The term ‘connective practice’ refers to understandings, strategies and methods that can be used in many contexts, disciplines and fields -that highlight and strengthen the relationship between freedom and responsibility, and increase the connectivity in our thinking, our planning and decision making processes, and our practice. It enables us to understand the link between the inner fields of perception, awareness, feeling and thinking and the outer fields of planning and action.  Connective Practice also gives us a lived sense of how the whole is more than the sum of the parts, especially when it comes to planning and thinking-together, and to developing agendas for transformation. Connective practice is a form of field awareness that can be learnt, practiced and intensified. It helps us become more ‘joined up’ participants in the personal, social and super-social field.

Making Social Honey

“Individual bees collect nectar, but it does not become honey simply by bringing it into the hive. It has to be worked on, together. So too with individual insights. We need to develop new ways of thinking together to make the social honey that is needed to create a humane and ecological future.” (Social Sculpture Lab/Sacks)

In the Kassel-21 Social Sculpture Lab – the Survival Room, the online exchanges and the context based ‘connective practices’ offer people an approach to working with imaginal thinking, to understanding ‘warmth work’ and to finding new ways of thinking together to make “social honey” [Sacks:2018].

Social Sculpture’s Invisible Materials

Joseph Beuys described the materials of social sculpture as the “invisible materials of speech, discussion and thinking”. Over the years it has been useful to widen these materials to attitudes, values, questions and habits of thought. Becoming conscious that this fine non-material ‘stuff’ is very real and gives rise to thought forms, idea forms and physical forms – we can take more seriously “the urgent need to work with our thought structures and get to the habit level”. [Sacks referencing Swami Nisreyasananda]

Connecting Inner and Outer Work

We often think of the field of work and action as outside of us. The inner field of thought-structures, ideas, plans, fears, intentions, attitudes is not often seen as a workplace or a field of action.  In the field of social sculpture and connective practice there is as much emphasis on the inner field as on the outer. All the ‘Connective Practices’ shared in the Lab are designed to give people a direct experience of this inner field. How to become more active, more conscious of the what goes on in there, and to develop more ways to transform existing habits of thinking.  Through the ‘space of imagination’ practices in the inner field, we also experience clearly that process of making sense: taking the outer field in, and expanding our selves through this perpetual oscillation between going out to come in and coming in to go out.
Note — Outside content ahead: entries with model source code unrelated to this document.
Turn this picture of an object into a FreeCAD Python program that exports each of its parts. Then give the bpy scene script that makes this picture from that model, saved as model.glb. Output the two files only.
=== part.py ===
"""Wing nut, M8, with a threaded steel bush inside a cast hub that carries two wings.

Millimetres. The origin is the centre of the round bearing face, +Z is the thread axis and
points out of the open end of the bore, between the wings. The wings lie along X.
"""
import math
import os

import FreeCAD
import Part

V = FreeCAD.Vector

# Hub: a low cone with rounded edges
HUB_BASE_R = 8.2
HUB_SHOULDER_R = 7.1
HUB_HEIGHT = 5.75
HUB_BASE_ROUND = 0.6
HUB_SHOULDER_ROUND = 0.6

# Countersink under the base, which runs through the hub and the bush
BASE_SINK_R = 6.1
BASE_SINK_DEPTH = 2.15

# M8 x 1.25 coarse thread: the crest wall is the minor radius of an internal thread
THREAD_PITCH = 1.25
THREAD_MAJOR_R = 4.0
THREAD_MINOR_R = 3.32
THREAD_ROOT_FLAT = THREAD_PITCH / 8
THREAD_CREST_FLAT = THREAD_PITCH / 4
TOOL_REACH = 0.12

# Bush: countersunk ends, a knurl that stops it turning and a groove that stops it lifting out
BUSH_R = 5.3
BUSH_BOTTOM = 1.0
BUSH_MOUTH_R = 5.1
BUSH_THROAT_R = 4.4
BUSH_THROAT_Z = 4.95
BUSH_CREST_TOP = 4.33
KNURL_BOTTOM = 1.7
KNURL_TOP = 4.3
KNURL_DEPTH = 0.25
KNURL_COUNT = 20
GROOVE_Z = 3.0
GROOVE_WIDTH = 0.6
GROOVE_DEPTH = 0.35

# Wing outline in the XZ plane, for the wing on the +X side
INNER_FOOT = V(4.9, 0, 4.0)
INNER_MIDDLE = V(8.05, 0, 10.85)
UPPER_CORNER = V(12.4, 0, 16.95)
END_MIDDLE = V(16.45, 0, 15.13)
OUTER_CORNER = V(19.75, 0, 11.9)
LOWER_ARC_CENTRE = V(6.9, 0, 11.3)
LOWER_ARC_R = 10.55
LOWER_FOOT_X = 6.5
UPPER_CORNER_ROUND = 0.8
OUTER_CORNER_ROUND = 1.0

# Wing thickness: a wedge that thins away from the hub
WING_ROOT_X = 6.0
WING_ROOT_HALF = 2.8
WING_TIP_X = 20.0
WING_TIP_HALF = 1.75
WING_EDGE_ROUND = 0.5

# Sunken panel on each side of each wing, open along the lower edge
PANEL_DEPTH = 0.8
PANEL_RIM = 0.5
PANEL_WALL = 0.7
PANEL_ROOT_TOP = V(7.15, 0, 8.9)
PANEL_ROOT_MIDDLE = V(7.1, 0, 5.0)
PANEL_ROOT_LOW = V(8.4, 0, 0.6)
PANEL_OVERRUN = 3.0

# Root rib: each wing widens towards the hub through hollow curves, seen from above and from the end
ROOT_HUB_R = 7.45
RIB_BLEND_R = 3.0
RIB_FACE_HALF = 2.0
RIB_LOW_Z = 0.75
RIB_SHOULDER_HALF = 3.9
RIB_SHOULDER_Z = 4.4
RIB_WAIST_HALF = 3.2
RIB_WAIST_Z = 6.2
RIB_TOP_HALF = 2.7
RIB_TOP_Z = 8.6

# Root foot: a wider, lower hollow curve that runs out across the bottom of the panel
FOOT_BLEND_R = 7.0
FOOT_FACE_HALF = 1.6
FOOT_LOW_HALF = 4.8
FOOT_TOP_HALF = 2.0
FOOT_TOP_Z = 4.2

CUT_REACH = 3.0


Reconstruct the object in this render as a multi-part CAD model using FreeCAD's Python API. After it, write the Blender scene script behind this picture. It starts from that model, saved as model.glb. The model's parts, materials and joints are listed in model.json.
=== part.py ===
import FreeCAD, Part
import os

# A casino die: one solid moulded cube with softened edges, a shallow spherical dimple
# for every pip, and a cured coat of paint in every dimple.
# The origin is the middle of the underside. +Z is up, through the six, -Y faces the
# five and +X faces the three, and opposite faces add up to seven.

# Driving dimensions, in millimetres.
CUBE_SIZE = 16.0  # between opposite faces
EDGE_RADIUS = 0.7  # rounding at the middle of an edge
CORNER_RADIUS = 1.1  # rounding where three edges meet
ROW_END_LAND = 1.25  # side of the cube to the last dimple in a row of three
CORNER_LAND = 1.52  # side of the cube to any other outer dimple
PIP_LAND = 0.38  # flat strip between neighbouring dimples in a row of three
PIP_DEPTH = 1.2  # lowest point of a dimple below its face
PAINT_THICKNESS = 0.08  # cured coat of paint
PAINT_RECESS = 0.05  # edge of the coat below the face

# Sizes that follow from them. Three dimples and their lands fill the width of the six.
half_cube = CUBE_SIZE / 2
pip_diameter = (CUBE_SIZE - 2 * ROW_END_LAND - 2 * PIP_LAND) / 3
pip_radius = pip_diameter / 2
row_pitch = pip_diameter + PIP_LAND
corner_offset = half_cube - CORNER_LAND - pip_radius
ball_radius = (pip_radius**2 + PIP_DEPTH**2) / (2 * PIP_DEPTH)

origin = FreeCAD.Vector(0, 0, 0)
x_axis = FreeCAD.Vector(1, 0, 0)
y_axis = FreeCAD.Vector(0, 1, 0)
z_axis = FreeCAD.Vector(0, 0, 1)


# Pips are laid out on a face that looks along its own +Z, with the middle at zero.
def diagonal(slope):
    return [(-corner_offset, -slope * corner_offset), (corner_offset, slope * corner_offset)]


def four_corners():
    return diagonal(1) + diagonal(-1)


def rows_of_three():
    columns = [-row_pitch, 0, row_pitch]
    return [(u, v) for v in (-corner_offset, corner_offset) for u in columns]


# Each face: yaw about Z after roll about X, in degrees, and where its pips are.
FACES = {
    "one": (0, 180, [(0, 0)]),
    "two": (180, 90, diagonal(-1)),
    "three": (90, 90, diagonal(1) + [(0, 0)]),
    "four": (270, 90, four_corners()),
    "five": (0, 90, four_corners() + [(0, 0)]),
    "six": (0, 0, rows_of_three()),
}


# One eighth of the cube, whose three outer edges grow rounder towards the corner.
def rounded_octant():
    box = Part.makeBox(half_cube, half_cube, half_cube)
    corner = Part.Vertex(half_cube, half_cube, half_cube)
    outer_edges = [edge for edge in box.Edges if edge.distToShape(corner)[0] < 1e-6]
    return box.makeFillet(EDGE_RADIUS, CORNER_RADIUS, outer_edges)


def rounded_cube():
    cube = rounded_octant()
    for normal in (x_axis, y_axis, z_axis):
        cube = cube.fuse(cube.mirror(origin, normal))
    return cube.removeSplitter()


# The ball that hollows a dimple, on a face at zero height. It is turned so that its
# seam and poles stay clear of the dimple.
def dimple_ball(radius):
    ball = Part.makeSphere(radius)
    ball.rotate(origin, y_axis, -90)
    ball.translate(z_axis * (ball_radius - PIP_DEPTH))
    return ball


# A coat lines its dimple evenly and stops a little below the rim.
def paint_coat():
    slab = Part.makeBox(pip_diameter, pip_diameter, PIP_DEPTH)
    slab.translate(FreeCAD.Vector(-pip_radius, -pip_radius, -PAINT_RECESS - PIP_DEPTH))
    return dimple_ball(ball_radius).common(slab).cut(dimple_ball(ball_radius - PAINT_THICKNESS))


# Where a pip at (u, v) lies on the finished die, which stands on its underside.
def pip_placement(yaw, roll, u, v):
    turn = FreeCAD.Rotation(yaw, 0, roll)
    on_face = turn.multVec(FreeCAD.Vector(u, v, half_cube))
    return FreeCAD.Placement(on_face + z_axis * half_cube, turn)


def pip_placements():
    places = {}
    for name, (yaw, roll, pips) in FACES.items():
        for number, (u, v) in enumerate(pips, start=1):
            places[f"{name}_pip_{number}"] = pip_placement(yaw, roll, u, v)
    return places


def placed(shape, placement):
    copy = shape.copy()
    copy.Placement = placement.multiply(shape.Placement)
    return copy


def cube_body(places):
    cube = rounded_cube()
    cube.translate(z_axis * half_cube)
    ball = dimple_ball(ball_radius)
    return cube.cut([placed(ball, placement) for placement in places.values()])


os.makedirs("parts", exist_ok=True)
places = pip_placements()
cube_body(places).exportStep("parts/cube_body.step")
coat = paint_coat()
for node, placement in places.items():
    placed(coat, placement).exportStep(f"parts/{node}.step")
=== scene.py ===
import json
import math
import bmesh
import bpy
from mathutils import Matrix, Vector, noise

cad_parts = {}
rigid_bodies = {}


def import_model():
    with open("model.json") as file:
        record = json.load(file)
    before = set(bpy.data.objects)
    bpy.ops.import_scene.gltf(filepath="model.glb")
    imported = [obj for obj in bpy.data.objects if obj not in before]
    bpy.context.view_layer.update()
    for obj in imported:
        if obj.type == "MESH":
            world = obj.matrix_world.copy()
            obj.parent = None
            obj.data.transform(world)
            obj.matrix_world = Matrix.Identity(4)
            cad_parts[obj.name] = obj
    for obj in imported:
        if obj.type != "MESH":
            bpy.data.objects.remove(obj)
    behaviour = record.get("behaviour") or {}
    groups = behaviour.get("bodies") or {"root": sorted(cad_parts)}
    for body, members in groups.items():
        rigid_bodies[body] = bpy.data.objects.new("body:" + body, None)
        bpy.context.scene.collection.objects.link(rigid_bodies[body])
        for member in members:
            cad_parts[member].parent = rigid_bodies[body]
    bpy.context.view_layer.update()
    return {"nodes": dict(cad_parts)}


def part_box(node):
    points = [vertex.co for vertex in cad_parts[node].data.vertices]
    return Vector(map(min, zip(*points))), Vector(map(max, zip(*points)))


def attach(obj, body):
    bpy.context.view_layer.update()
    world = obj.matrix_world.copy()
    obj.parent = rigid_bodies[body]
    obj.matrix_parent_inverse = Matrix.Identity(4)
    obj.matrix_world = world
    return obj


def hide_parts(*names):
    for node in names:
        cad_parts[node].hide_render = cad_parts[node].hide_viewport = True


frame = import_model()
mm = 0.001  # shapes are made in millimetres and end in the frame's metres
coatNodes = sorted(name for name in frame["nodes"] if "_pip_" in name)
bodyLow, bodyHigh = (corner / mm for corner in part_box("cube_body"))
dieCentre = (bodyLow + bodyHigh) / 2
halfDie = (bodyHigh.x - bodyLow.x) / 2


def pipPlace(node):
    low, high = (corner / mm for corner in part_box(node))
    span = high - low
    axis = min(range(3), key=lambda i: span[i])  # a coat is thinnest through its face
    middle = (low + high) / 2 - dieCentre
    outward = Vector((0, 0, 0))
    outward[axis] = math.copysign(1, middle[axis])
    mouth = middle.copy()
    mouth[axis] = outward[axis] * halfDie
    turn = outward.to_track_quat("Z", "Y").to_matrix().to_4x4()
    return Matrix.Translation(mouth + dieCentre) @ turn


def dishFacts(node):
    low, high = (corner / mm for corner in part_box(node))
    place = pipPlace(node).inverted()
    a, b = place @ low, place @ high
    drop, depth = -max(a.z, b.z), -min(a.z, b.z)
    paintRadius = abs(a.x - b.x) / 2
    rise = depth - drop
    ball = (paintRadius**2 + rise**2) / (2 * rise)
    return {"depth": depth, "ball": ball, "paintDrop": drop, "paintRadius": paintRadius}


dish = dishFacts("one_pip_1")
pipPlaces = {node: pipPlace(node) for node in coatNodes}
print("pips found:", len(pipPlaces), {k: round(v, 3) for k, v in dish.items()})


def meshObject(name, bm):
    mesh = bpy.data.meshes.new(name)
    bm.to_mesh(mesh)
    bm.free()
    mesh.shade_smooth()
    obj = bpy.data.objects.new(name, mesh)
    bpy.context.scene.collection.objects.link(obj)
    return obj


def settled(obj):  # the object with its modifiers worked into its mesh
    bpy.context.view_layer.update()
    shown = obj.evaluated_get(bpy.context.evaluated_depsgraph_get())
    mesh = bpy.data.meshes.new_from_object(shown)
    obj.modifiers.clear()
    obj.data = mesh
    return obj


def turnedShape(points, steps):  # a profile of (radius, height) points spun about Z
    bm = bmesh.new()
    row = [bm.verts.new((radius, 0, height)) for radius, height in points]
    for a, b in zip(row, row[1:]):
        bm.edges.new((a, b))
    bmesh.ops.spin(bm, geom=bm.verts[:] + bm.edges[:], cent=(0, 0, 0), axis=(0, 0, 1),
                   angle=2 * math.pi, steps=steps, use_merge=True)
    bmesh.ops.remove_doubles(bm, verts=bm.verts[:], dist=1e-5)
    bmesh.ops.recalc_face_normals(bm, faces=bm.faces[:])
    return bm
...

This is one aspect of the lemniscate [figure of eight] in the Survival Room space.

Aesthetic as Enlivened Being and Responsibility as an Ability-to-Respond

Responsibility is often interpreted to mean ‘duty’, and equally often, imposed from without. Can we conceive of a kind of ‘response-ability’ that arises from within? In the field of social sculpture and connective practice responsibility is a capacity that is nurtured by connection with what is: with the pain, the challenges, the questions. Through becoming an enlarged ear and receiver of what is around me, the negative form of responsibility as duty imposed from without, increasingly becomes an “ability-to-respond”. [Shelley Sacks: 1978]. A widened view of the aesthetic helps this. If we understand the aesthetic in contrast to the anaesthetic or numbness, then aesthetic can be lifted out of it confines to the art-world or to meaning ‘taste’ and ‘style’ and become everything that enlivens our being and promotes an experience of relatedness. This lived experience of my relationship to something, might mobilize me to act: might enhance my ability-to-respond.
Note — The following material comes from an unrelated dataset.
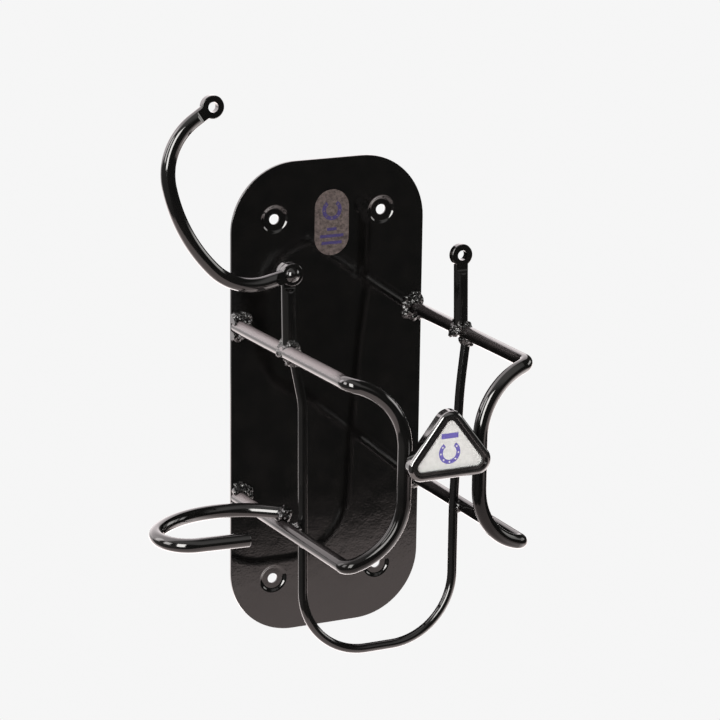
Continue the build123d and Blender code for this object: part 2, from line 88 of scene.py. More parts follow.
class Nodes:
    """Short calls for building one node tree."""

    def __init__(self, tree):
        self.tree = tree
        tree.nodes.clear()

    def add(self, kind, inputs=None, **settings):
        node = self.tree.nodes.new(kind)
        for key, value in settings.items():
            setattr(node, key, value)
        for key, value in (inputs or {}).items():
            self.set(node, key, value)
        return node

    def set(self, node, key, value):
        socket = node.inputs[key]
        if isinstance(value, bpy.types.NodeSocket):
            self.tree.links.new(value, socket)
        else:
            socket.default_value = value

    def math(self, operation, *values, clamp=False):
        node = self.add("ShaderNodeMath", dict(enumerate(values)), operation=operation, use_clamp=clamp)
        return node.outputs[0]

    def dot(self, a, b):
        return self.add("ShaderNodeVectorMath", {0: a, 1: b}, operation="DOT_PRODUCT").outputs["Value"]

    def noise(self, vector, scale, detail=2.0, roughness=0.5):
        values = {"Vector": vector, "Scale": scale, "Detail": detail, "Roughness": roughness}
        return self.add("ShaderNodeTexNoise", values).outputs["Fac"]

    def spread(self, value, low, high, to_low=0.0, to_high=1.0, smooth=False):
        """Rescales a value from low..high to to_low..to_high."""
        values = {"Value": value, "From Min": low, "From Max": high, "To Min": to_low, "To Max": to_high}
        kind = "SMOOTHSTEP" if smooth else "LINEAR"
        return self.add("ShaderNodeMapRange", values, interpolation_type=kind).outputs["Result"]

    def mix(self, share, a, b):
        node = self.add("ShaderNodeMix", data_type="RGBA")
        for key, value in (("Factor", share), ("A", a), ("B", b)):
            kind = "NodeSocketFloatFactor" if key == "Factor" else "NodeSocketColor"
            socket = next(s for s in node.inputs if s.name == key and s.bl_idname == kind)
            if isinstance(value, bpy.types.NodeSocket):
                self.tree.links.new(value, socket)
            else:
                socket.default_value = value
        return next(s for s in node.outputs if s.bl_idname == "NodeSocketColor")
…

The I-Sense as a Social Sense

In the field of transformation toward a more ecologically viable future, egocentric is often replaced with ecocentric. In the field of social sculpture the I, or consciousness of ‘self’ plays a central role. Without a strong sense of self there is no-one to meet another, and little possibility of developing new forms of collective action that do not undermine the I for the sake of the whole. But we need to be able to perceive how the enlivened ‘I’ is the foundation of the social field. Otherwise there is a risk of confusing the selfish ‘I’ of capitalism with the social ‘I’ of the future.

Living Planning

Most plans start off well. With insights into needs, and an enthusiasm for possibilities.  However, after a little while they often lose momentum and become quite dead. The Connective Practice approach to planning enables people to work from the source of their energy, to re-cover their intention and to allow things to unfold. Initiatives can grow, plans can emerge and be formed as part of a process. Working with ‘invisible materials’ of intentions, ideas, needs and constraints as an artist, as a Gestalter of new thought-forms, is an image that encourages people to stay in dialogue with the plans. It allows more of a dynamic engagement with the plans, which stay alive longer as part of an ongoing process of reconnecting and tuning.